>> Start RAW DATA

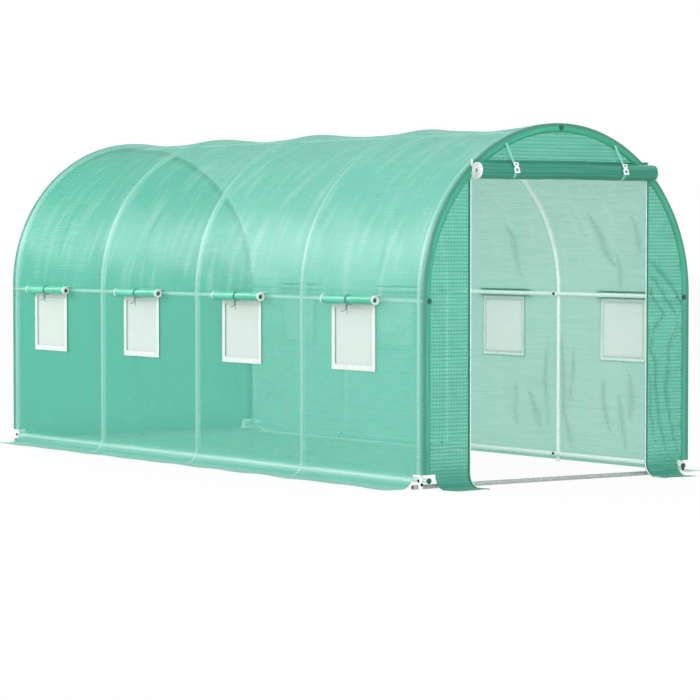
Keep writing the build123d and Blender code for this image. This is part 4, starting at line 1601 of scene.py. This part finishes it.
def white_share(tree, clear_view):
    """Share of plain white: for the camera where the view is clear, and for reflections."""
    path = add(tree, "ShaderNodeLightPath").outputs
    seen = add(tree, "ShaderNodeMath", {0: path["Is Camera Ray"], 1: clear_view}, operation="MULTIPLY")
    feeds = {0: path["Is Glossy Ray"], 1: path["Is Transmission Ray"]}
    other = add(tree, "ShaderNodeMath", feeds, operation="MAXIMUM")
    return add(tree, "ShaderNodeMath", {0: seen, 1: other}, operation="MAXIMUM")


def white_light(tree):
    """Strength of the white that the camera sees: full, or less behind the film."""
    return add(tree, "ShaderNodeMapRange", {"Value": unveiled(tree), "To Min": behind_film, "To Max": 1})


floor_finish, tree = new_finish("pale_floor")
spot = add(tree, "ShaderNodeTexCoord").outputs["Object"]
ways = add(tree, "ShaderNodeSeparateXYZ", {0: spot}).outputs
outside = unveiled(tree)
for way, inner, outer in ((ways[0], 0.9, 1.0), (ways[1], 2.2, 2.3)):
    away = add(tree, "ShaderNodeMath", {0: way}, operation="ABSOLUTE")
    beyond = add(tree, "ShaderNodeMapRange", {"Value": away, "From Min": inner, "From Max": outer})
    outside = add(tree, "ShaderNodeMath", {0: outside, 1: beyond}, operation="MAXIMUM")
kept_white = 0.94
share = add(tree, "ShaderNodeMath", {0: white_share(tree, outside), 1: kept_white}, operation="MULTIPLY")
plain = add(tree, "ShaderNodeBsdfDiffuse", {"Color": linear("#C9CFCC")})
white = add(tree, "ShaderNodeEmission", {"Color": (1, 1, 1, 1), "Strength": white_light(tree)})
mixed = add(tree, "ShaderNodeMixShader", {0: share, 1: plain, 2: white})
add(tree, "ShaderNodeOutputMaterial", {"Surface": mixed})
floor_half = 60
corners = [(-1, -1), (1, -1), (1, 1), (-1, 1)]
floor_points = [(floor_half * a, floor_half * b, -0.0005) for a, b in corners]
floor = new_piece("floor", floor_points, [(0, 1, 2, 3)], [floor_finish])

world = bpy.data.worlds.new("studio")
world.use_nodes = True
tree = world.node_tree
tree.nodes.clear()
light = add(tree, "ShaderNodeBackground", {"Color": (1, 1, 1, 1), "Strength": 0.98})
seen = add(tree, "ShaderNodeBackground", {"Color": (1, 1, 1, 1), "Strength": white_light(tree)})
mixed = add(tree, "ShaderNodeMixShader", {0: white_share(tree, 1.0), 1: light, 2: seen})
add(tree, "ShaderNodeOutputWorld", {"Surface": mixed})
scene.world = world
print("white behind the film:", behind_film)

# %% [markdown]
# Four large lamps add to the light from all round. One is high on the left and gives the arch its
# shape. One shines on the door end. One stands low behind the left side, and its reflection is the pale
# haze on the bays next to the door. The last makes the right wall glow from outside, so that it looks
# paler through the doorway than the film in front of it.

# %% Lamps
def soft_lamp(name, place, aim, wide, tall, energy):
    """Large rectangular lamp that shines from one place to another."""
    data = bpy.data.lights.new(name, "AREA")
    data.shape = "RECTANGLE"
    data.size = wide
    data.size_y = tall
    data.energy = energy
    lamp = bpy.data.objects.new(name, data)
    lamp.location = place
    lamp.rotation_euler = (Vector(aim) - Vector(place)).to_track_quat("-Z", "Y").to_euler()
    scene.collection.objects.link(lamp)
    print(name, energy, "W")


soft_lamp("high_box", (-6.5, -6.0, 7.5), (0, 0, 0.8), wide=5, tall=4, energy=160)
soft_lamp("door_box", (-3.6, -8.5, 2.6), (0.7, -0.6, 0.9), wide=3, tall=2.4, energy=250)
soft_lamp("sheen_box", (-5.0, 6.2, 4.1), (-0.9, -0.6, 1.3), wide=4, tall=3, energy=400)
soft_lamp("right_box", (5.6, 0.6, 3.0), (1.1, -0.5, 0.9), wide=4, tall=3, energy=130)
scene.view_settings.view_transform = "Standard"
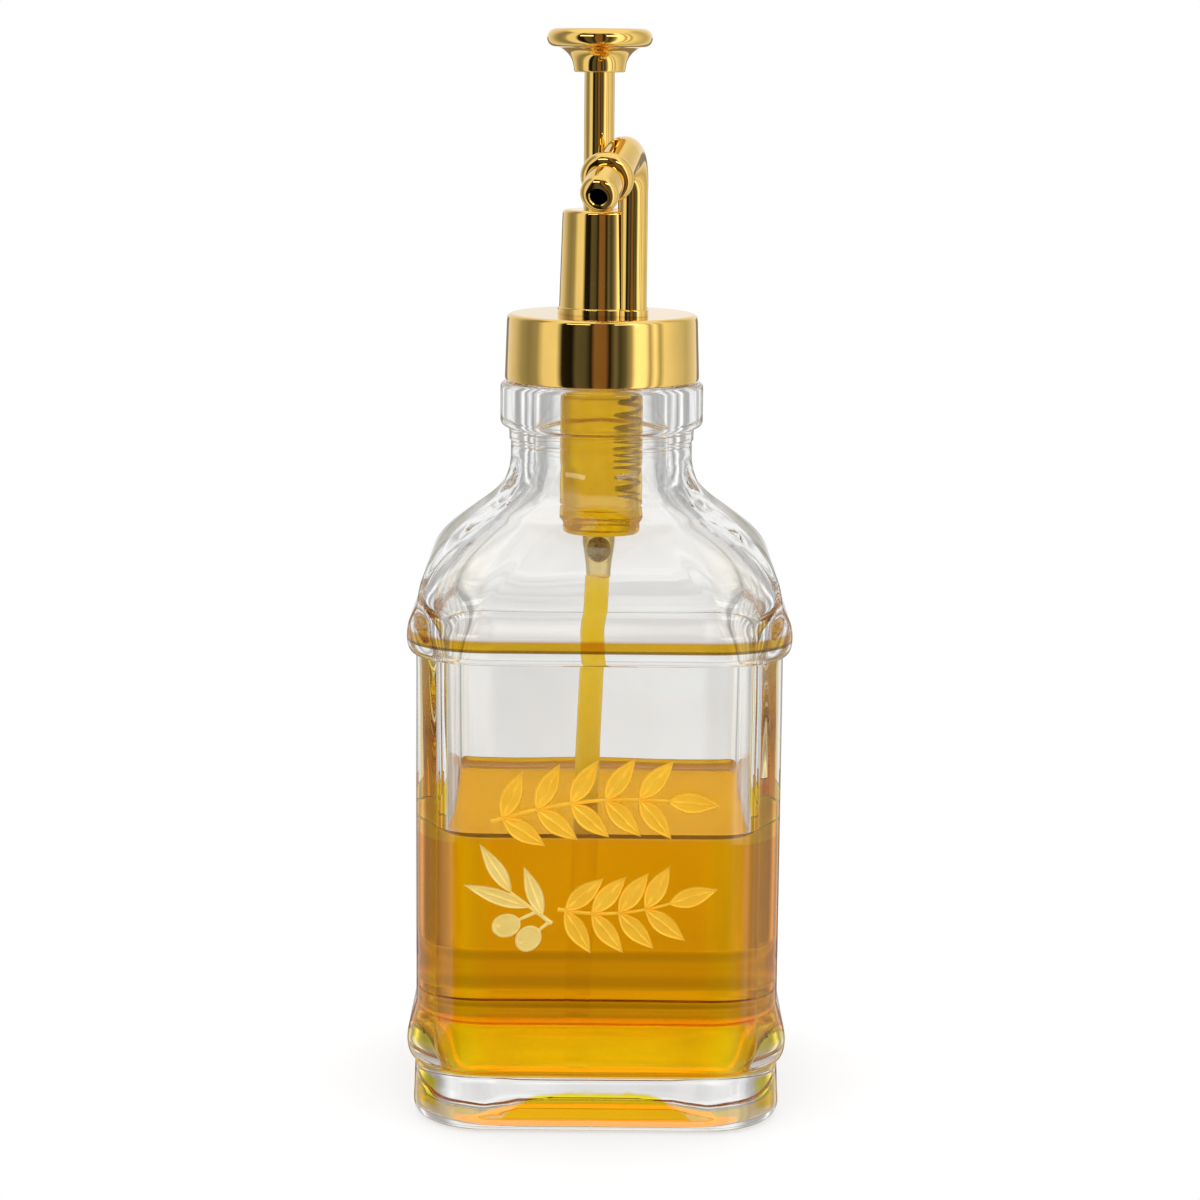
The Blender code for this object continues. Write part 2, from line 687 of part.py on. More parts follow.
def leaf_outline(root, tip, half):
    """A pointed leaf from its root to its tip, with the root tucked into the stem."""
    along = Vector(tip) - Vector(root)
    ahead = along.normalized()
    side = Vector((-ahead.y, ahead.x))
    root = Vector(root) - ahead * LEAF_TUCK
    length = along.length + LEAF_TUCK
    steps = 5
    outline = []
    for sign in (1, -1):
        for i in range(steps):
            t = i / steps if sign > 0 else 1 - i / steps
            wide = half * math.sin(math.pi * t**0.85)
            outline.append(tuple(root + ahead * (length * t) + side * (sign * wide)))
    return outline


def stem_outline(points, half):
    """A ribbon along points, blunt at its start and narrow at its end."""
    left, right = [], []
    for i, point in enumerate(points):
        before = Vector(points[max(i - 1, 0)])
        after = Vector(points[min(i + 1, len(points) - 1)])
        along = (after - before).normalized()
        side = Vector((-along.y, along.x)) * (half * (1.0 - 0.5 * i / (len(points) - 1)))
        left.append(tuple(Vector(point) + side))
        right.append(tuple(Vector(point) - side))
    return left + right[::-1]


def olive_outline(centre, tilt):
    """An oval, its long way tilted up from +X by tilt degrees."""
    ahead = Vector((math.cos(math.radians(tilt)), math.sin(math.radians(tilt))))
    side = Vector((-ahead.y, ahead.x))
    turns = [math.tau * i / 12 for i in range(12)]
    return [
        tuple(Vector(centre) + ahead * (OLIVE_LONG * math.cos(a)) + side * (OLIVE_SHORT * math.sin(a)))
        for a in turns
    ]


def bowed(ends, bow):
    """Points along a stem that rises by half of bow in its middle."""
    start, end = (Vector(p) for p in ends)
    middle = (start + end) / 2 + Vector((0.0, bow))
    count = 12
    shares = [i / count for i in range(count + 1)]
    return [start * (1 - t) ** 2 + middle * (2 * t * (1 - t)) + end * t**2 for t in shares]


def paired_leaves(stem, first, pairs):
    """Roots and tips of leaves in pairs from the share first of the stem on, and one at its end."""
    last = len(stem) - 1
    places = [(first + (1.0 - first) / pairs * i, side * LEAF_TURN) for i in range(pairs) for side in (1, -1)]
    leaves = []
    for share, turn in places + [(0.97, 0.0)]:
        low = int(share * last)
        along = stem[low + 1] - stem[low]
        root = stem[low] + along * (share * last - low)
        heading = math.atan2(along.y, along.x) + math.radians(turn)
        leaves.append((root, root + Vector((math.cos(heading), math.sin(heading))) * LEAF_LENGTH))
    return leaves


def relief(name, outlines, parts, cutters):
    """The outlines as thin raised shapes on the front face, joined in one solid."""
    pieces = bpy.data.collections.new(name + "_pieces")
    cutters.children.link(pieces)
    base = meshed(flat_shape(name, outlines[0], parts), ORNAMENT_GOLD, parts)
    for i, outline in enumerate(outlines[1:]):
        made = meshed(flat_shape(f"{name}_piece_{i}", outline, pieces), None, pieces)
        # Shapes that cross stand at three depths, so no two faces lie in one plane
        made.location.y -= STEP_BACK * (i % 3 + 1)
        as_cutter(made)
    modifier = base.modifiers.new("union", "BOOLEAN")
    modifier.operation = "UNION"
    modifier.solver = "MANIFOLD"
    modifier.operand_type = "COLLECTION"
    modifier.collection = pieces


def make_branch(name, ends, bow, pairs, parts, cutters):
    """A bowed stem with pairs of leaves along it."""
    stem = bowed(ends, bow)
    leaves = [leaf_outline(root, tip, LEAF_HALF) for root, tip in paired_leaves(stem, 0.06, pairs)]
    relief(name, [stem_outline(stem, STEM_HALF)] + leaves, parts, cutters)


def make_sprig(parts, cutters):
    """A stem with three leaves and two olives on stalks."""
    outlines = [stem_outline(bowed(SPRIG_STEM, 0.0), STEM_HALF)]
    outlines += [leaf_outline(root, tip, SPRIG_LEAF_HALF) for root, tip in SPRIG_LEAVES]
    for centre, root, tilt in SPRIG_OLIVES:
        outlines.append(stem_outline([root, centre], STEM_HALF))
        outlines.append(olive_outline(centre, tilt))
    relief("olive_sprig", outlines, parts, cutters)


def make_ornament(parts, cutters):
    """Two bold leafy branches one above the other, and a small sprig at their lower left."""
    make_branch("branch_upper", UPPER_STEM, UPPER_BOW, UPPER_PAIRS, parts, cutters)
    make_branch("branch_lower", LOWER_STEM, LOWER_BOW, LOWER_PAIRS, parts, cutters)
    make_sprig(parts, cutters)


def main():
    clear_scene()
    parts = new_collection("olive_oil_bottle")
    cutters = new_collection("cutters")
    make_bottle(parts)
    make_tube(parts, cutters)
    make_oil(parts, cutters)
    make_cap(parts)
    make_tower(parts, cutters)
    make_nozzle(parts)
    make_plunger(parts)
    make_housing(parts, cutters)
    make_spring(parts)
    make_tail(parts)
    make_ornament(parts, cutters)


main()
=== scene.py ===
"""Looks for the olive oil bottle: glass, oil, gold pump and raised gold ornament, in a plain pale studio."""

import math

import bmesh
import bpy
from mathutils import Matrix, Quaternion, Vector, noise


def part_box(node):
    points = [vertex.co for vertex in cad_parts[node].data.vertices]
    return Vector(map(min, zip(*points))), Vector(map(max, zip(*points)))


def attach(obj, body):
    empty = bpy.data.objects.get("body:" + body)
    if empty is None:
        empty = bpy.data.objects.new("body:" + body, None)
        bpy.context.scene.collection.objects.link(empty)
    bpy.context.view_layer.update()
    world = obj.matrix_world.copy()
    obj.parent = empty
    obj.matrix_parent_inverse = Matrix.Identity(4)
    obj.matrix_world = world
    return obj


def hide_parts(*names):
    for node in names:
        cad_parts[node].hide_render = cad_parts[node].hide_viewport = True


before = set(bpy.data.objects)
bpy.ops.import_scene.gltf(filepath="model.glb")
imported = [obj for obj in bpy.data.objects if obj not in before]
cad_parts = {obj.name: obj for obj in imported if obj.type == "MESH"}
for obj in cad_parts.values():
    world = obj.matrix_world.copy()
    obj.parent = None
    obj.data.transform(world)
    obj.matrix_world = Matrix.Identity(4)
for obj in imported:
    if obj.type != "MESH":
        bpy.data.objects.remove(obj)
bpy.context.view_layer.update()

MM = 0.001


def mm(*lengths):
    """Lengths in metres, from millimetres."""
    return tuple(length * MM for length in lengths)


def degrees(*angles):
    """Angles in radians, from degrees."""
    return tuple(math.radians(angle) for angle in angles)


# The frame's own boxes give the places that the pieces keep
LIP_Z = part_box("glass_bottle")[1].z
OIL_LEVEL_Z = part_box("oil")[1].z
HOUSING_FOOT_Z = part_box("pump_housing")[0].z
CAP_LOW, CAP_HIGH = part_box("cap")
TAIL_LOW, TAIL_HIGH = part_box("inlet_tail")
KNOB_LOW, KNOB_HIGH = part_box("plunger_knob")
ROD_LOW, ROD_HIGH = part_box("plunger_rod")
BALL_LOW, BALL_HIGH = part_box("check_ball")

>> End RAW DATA

• [BRIEF] Write out, from the lines above, only those from the line with "make_oil(parts, cutters)" to the line with "return tuple(length *", exactly as given, including the first and the last.

• [PROBLEM SOLUTION]
    make_oil(parts, cutters)
    make_cap(parts)
    make_tower(parts, cutters)
    make_nozzle(parts)
    make_plunger(parts)
    make_housing(parts, cutters)
    make_spring(parts)
    make_tail(parts)
    make_ornament(parts, cutters)


main()
=== scene.py ===
"""Looks for the olive oil bottle: glass, oil, gold pump and raised gold ornament, in a plain pale studio."""

import math

import bmesh
import bpy
from mathutils import Matrix, Quaternion, Vector, noise


def part_box(node):
    points = [vertex.co for vertex in cad_parts[node].data.vertices]
    return Vector(map(min, zip(*points))), Vector(map(max, zip(*points)))


def attach(obj, body):
    empty = bpy.data.objects.get("body:" + body)
    if empty is None:
        empty = bpy.data.objects.new("body:" + body, None)
        bpy.context.scene.collection.objects.link(empty)
    bpy.context.view_layer.update()
    world = obj.matrix_world.copy()
    obj.parent = empty
    obj.matrix_parent_inverse = Matrix.Identity(4)
    obj.matrix_world = world
    return obj


def hide_parts(*names):
    for node in names:
        cad_parts[node].hide_render = cad_parts[node].hide_viewport = True


before = set(bpy.data.objects)
bpy.ops.import_scene.gltf(filepath="model.glb")
imported = [obj for obj in bpy.data.objects if obj not in before]
cad_parts = {obj.name: obj for obj in imported if obj.type == "MESH"}
for obj in cad_parts.values():
    world = obj.matrix_world.copy()
    obj.parent = None
    obj.data.transform(world)
    obj.matrix_world = Matrix.Identity(4)
for obj in imported:
    if obj.type != "MESH":
        bpy.data.objects.remove(obj)
bpy.context.view_layer.update()

MM = 0.001


def mm(*lengths):
    """Lengths in metres, from millimetres."""
    return tuple(length * MM for length in lengths)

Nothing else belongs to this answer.